## Information supplied
----

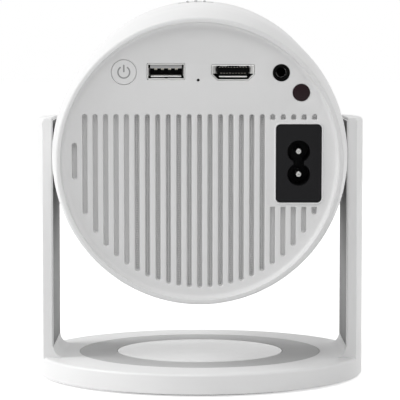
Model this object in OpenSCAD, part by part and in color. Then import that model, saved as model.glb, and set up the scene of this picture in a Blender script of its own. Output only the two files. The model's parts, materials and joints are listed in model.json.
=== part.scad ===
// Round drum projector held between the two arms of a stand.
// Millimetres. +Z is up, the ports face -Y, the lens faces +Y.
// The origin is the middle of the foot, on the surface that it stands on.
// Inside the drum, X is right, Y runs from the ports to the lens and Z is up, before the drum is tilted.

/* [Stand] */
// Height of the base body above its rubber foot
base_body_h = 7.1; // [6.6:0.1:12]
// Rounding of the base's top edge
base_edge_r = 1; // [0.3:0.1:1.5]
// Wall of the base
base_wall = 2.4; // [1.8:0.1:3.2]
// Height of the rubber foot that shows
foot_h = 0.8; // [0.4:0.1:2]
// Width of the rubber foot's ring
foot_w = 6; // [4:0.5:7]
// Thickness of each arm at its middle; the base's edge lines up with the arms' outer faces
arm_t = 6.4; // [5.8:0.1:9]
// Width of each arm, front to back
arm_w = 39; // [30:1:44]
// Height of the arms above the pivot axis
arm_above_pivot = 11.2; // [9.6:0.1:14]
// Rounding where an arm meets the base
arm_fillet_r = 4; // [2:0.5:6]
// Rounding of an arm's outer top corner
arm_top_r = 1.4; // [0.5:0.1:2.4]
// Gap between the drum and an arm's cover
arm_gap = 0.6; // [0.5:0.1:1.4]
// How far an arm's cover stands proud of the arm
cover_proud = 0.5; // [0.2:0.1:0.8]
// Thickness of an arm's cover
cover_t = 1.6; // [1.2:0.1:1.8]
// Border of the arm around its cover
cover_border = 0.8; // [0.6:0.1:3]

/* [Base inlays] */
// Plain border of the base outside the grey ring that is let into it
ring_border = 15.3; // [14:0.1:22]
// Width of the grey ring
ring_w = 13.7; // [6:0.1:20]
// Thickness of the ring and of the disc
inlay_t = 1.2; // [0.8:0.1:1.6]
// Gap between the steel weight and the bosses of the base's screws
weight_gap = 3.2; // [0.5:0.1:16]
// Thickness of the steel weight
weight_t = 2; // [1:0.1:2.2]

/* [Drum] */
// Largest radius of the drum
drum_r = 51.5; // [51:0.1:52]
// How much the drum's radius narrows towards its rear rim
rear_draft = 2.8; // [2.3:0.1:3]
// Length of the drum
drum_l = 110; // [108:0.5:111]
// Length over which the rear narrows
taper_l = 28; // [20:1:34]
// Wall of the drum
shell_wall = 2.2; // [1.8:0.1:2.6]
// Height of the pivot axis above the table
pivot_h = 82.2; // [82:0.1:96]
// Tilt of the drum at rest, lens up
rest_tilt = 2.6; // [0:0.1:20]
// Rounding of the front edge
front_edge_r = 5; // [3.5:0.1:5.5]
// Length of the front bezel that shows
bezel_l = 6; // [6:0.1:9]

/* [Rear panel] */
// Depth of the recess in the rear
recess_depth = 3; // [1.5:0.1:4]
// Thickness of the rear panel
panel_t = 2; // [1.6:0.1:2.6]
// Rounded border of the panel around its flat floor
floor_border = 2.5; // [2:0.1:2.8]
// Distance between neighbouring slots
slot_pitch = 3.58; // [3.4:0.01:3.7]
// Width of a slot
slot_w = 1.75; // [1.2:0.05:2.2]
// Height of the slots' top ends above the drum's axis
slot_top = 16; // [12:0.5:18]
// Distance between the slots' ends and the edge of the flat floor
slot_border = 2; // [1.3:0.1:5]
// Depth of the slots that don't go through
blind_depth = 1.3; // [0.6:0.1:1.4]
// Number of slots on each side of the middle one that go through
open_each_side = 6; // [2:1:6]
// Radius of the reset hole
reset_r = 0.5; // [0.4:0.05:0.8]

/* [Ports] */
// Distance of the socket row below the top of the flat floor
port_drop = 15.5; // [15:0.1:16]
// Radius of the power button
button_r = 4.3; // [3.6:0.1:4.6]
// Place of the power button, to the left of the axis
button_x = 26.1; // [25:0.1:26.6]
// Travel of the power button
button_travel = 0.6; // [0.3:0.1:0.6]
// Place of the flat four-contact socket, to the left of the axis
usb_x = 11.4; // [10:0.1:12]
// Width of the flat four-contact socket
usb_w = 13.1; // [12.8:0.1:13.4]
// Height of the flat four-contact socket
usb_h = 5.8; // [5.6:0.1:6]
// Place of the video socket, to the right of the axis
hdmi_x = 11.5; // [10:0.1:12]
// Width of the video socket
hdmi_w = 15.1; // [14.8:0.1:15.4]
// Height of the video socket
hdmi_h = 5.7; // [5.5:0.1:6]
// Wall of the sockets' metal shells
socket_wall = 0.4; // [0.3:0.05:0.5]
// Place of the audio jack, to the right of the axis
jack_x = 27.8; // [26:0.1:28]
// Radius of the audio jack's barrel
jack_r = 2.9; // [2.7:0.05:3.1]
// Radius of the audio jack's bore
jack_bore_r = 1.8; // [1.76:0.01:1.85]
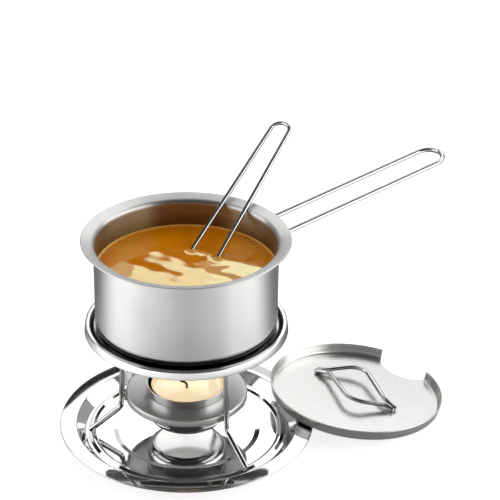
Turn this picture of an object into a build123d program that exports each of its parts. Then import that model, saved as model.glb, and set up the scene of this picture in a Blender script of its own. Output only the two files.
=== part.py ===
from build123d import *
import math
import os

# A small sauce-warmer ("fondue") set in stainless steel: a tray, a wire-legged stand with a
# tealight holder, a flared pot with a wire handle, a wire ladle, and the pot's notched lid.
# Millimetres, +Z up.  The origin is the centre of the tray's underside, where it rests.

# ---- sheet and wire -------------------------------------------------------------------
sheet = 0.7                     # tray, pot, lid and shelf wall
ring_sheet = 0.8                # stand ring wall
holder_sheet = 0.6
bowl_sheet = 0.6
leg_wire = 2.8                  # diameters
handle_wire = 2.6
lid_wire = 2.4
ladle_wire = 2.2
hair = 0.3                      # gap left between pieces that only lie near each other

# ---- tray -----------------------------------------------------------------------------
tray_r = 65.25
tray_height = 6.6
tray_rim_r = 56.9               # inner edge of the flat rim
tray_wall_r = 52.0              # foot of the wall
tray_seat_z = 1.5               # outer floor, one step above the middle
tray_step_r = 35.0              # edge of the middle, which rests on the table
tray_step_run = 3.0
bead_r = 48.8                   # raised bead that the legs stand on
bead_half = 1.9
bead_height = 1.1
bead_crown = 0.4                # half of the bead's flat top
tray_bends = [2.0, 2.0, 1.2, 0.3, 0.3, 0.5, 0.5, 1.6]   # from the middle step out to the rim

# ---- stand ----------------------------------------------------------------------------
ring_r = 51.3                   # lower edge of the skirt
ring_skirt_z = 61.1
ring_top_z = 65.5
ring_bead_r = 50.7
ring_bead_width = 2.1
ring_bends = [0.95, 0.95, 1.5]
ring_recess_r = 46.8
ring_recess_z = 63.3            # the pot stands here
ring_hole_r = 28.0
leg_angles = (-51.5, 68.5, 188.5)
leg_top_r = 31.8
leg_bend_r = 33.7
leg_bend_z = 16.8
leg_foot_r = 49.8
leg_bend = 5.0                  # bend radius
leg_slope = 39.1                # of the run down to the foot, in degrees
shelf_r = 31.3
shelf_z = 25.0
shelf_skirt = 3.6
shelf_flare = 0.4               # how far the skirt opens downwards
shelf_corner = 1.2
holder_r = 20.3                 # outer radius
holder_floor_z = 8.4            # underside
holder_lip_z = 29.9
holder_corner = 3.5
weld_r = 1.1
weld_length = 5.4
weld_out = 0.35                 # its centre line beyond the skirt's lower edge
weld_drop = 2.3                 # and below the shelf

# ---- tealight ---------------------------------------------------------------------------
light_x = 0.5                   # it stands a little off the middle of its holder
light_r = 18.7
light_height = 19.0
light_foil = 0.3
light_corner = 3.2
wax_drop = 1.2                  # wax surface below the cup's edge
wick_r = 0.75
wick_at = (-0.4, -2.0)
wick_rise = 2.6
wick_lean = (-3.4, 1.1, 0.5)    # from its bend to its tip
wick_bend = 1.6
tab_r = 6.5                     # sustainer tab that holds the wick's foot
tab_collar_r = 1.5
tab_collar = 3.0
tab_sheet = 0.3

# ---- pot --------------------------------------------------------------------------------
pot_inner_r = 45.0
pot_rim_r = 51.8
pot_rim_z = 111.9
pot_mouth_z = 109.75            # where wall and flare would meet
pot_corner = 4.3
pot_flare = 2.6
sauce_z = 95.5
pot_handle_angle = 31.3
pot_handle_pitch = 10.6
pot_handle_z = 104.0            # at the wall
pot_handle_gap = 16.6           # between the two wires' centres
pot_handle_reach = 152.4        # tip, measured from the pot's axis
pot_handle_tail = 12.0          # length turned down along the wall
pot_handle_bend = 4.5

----

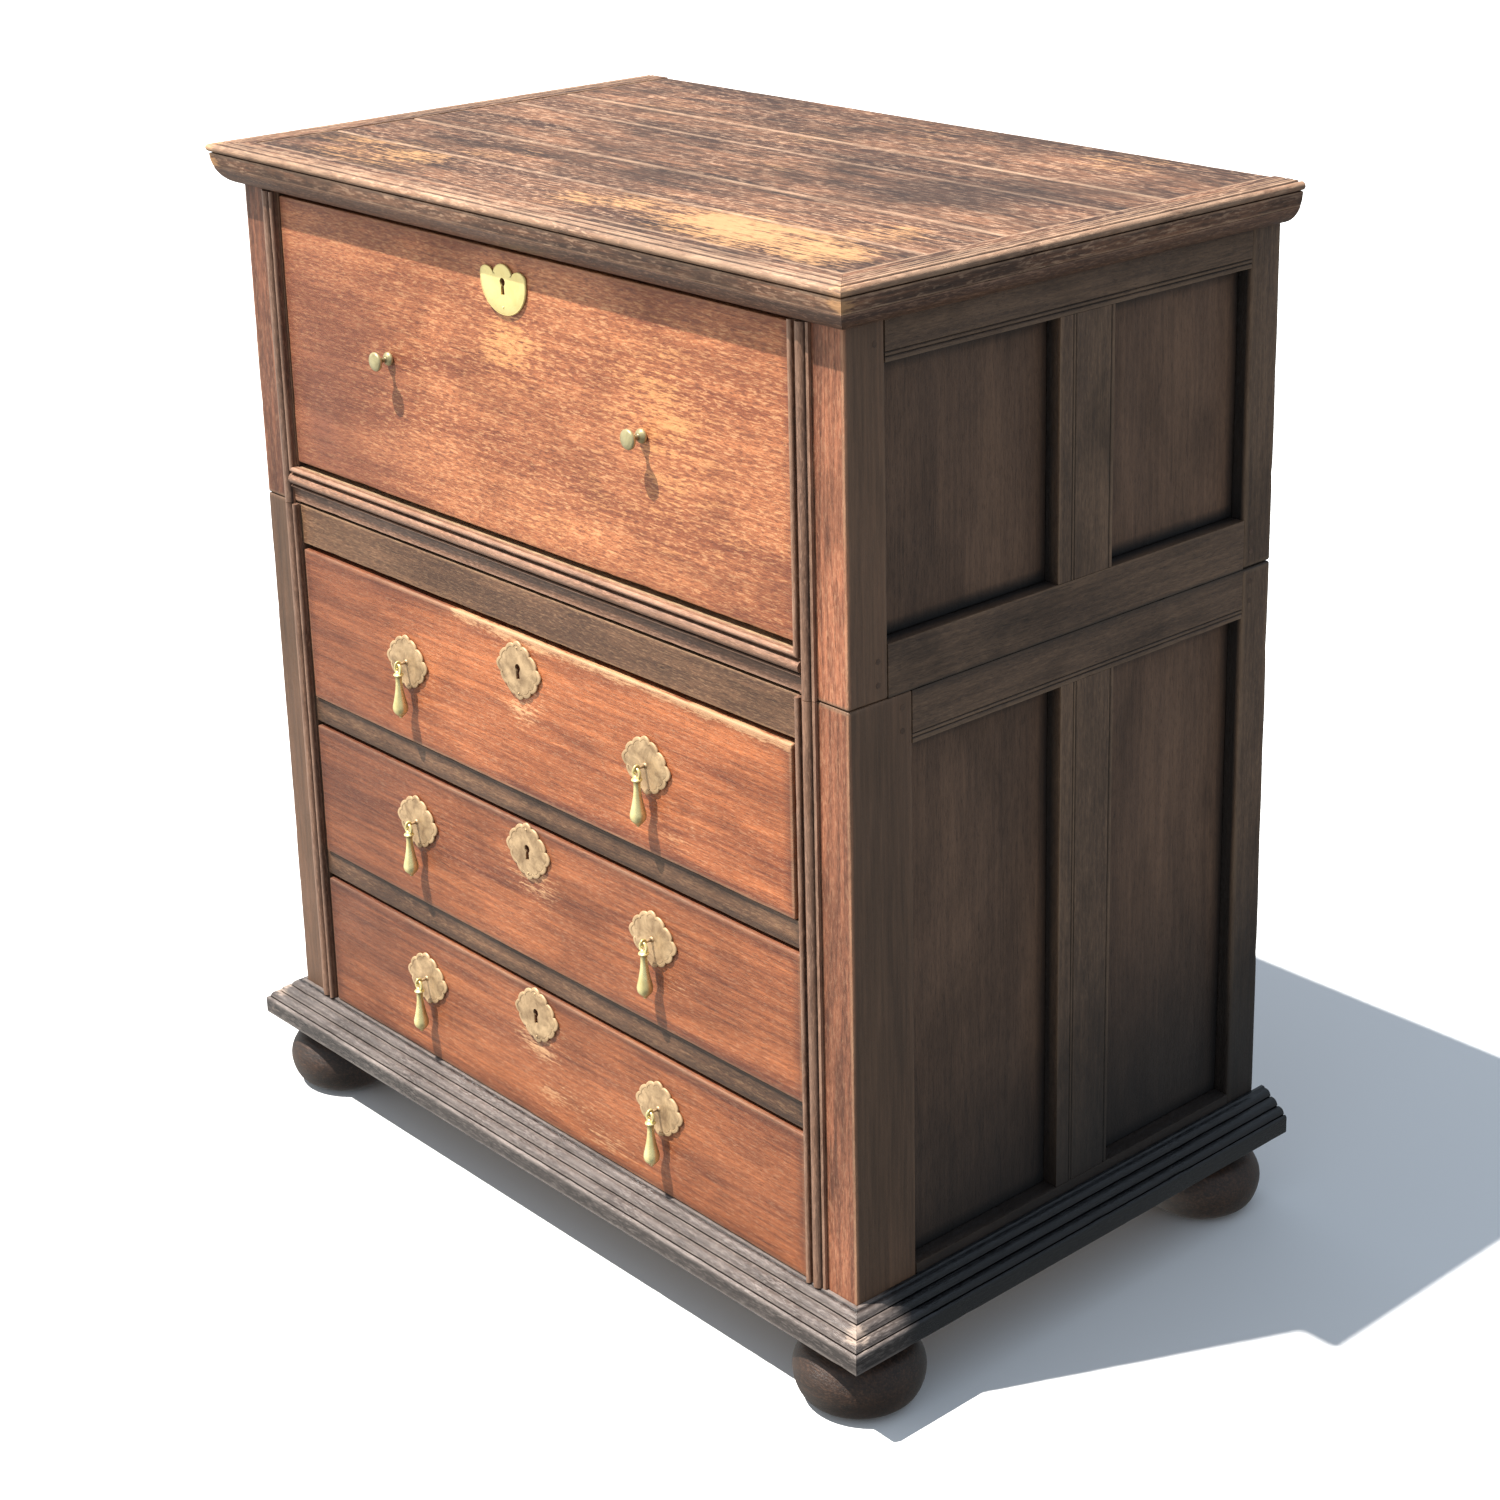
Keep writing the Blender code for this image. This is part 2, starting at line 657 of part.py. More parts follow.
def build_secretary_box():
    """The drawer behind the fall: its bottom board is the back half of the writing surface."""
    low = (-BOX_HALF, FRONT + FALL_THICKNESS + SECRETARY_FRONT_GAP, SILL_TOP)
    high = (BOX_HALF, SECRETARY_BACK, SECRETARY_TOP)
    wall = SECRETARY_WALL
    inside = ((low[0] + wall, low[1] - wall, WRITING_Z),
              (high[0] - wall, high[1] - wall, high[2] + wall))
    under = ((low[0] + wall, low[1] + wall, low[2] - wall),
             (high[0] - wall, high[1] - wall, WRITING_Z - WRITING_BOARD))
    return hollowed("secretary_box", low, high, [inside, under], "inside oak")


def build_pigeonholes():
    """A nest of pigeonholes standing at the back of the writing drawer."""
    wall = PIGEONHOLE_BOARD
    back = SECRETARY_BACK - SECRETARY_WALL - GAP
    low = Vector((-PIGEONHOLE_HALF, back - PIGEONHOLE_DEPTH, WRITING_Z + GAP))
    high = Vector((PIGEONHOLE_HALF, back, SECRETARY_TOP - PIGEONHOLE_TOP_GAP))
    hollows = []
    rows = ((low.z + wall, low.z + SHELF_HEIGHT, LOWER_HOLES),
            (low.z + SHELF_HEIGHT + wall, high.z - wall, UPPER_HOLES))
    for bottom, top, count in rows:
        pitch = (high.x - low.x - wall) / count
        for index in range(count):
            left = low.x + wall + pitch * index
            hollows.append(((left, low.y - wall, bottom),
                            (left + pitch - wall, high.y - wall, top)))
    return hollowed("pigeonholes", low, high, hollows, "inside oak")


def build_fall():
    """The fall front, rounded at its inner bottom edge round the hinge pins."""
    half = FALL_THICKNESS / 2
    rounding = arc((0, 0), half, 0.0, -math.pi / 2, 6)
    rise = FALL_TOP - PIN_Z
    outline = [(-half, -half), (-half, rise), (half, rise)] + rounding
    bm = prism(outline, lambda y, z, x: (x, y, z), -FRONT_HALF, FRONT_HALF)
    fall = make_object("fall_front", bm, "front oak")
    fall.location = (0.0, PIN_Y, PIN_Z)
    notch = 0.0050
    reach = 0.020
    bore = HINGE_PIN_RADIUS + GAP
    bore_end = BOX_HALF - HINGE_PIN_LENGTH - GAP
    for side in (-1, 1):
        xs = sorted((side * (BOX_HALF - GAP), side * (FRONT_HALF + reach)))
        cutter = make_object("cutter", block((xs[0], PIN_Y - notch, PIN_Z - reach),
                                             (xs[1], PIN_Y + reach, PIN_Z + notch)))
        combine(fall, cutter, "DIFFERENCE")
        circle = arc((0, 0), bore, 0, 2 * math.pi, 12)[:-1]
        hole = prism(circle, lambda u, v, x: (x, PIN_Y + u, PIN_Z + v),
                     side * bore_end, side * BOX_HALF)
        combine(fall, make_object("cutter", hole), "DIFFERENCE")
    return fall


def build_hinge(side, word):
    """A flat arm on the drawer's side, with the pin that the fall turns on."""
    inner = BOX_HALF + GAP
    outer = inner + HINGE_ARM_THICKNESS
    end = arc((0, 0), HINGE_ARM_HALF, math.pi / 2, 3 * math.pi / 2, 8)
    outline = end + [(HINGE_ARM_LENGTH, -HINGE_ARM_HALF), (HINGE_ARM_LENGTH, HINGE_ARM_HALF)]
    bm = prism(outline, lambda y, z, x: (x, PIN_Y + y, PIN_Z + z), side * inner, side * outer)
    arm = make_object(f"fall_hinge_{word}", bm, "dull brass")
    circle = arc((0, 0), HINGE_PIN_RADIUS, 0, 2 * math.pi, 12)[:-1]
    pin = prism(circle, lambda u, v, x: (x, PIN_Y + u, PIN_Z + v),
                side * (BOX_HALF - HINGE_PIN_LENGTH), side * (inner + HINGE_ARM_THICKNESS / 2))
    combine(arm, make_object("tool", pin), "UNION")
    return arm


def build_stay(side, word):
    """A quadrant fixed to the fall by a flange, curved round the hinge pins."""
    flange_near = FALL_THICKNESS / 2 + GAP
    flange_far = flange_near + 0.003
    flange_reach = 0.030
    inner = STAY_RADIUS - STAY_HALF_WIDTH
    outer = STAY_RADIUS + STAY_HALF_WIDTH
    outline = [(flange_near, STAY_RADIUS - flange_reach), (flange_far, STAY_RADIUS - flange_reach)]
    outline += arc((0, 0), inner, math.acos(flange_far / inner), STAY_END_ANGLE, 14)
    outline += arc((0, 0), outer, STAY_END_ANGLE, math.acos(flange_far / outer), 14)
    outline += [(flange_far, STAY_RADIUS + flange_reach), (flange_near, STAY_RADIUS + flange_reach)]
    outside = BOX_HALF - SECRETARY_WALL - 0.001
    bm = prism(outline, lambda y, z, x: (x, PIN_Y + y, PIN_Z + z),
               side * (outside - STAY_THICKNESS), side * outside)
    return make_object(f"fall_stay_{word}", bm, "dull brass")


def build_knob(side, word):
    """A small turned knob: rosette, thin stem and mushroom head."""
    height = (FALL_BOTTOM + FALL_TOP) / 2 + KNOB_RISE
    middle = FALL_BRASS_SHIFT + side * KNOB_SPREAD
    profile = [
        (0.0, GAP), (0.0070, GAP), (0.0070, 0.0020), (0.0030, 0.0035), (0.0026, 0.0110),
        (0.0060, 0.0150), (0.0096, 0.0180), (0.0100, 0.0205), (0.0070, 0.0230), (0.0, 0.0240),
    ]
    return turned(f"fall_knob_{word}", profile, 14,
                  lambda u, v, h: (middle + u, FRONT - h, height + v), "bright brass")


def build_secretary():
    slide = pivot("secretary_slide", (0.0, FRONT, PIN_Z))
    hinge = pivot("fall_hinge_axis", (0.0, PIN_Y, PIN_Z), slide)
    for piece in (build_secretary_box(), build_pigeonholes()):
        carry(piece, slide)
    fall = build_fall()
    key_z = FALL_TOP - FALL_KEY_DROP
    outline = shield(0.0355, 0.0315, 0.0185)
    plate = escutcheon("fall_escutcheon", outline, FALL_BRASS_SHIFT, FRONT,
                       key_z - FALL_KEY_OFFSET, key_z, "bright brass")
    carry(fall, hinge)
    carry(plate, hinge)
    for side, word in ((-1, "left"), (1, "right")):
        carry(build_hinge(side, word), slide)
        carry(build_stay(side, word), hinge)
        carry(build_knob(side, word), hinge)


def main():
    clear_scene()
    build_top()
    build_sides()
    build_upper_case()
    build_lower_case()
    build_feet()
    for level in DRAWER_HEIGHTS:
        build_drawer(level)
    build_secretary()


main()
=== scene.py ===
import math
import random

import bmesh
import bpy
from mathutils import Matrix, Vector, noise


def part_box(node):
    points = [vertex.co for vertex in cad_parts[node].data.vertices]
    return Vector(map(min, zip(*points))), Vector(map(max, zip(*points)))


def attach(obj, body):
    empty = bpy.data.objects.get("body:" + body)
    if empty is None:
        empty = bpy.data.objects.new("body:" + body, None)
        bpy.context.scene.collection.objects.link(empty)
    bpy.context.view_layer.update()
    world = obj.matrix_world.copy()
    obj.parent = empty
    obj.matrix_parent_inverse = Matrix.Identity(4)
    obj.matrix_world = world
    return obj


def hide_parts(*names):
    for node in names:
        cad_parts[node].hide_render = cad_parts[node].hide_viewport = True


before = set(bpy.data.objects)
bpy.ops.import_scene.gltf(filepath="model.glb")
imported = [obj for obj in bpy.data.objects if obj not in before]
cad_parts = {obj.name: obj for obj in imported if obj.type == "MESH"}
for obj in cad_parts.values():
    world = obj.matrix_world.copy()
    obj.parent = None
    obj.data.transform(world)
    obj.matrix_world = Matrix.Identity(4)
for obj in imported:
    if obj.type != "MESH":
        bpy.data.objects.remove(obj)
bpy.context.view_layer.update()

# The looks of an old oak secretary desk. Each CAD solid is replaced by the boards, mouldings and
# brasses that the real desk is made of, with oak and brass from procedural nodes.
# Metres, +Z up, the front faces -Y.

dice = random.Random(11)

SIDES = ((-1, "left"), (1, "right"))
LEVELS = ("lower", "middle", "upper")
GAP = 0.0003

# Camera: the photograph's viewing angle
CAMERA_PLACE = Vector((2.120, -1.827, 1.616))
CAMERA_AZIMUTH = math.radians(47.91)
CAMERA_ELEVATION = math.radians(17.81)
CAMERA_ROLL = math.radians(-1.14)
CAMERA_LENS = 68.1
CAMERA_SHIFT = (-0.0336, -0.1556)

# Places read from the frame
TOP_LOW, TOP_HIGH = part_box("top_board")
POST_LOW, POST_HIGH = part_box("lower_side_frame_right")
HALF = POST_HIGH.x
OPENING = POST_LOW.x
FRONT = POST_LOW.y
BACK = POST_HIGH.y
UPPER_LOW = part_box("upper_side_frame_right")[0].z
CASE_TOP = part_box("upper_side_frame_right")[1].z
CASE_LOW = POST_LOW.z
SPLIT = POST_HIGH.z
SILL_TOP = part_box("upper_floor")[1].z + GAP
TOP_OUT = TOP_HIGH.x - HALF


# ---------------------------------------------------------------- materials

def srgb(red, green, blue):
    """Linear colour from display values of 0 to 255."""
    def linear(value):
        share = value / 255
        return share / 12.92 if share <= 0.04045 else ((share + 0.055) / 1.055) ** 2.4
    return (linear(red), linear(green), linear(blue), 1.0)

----

## Problem to work on
Your task is to extract exactly the lines starting at the line with "Model this object" and ending at the line with "drum is tilted.", including both ends, and no other lines.

## The result
Model this object in OpenSCAD, part by part and in color. Then import that model, saved as model.glb, and set up the scene of this picture in a Blender script of its own. Output only the two files. The model's parts, materials and joints are listed in model.json.
=== part.scad ===
// Round drum projector held between the two arms of a stand.
// Millimetres. +Z is up, the ports face -Y, the lens faces +Y.
// The origin is the middle of the foot, on the surface that it stands on.
// Inside the drum, X is right, Y runs from the ports to the lens and Z is up, before the drum is tilted.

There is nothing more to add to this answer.